Like the fictional King Louis in the video above, it is good to be the CEO of an American public corporation too.

  • Stock price drops 58%
  • Lay off 30,000 employees
  • Your company faces potential liability from a number of lawsuits
  • Compensation package quadruples

Welcome to the life of Bank of America CEO Brian Moynihan.  Now to be fair (and it is hard for for this blogger when the compensation of public company plutarchs…I mean CEOs is concerned), the bulk of the award is based on is based on performance related stock.  I do not know the terms of the stock award before Mr. Moynihan gets to cash out.  But at this juncture the optics are of another fat cat feeding at the trough at the expense of the working stiff.
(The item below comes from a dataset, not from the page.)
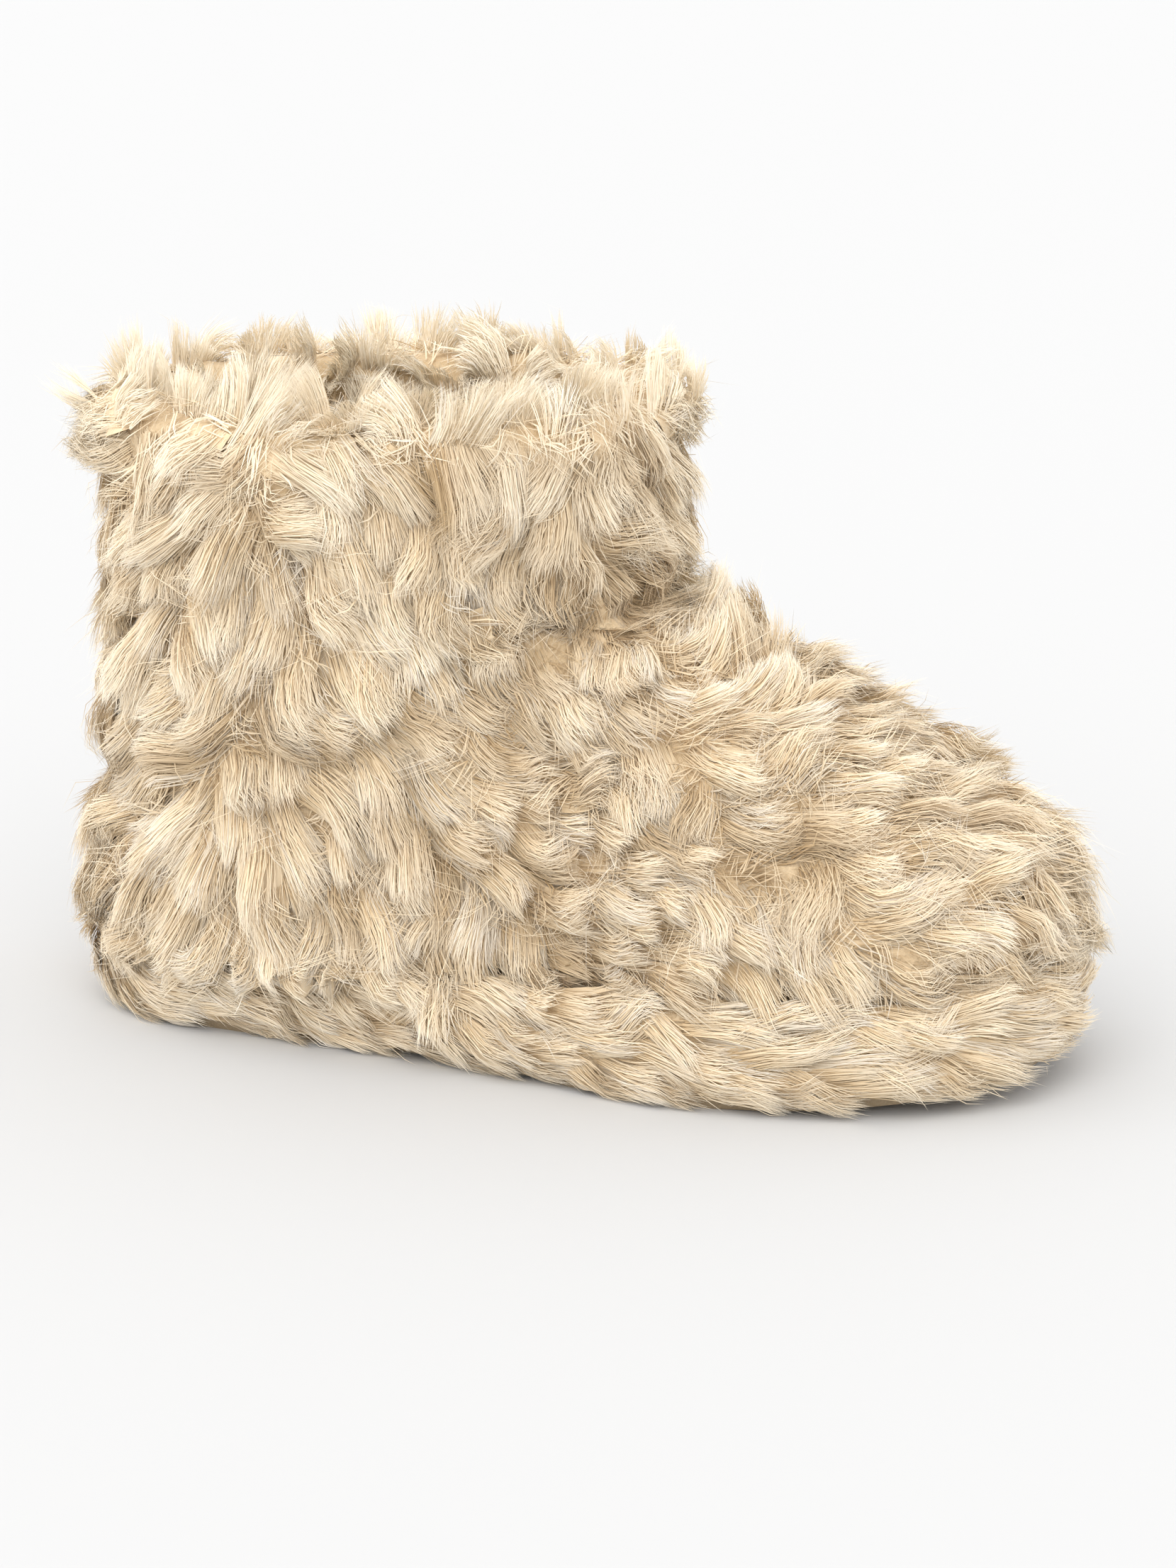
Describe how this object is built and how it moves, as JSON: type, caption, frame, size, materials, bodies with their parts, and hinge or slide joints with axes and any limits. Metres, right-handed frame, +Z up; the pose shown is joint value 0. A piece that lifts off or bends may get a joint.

A recent column by Steven Rattner points out just how obscene this inequality is becoming.

In 2010, as the nation continued to recover from the recession, a dizzying 93 percent of the additional income created in the country that year, compared to 2009 — $288 billion — went to the top 1 percent of taxpayers, those with at least $352,000 in income. That delivered an average single-year pay increase of 11.6 percent to each of these households.

Still more astonishing was the extent to which the super rich got rich faster than the merely rich. In 2010, 37 percent of these additional earnings went to just the top 0.01 percent, a teaspoon-size collection of about 15,000 households with average incomes of $23.8 million. These fortunate few saw their incomes rise by 21.5 percent.

The bottom 99 percent received a microscopic $80 increase in pay per person in 2010, after adjusting for inflation. The top 1 percent, whose average income is $1,019,089, had an 11.6 percent increase in income.

This new data, derived by the French economists Thomas Piketty and Emmanuel Saez from American tax returns, also suggests that those at the top were more likely to earn than inherit their riches. That’s not completely surprising: the rapid growth of new American industries — from technology to financial services — has increased the need for highly educated and skilled workers. At the same time, old industries like manufacturing are employing fewer blue-collar workers.

The result? Pay for college graduates has risen by 15.7 percent over the past 32 years (after adjustment for inflation) while the income of a worker without a high school diploma has plummeted by 25.7 percent over the same period.

It was very easy to mock the Occupy Wall Street movement for its incoherence and share of marxist loons.  But they highlighted the fact that the social contract in this country has gone horribly awry.  The last 30 years have advanced the notion that stock holders are the only stakeholders that matter for a corporation, short term fluctuations in stock price are the key to measuring corporate success and managing this short term fluctuation gives license for the executives of the Corporation (whose compensation is selected not by the shareholders but by cartels) to loot corporate assets with reckless abandon.  And should these bean counters wreck the business they are supposed to manage, they still walk away with millions.  And to reward them further, we will rejigger the tax system to reduce their tax burden and create ridiculous giveaways like the carried interest loophole for private equity managers.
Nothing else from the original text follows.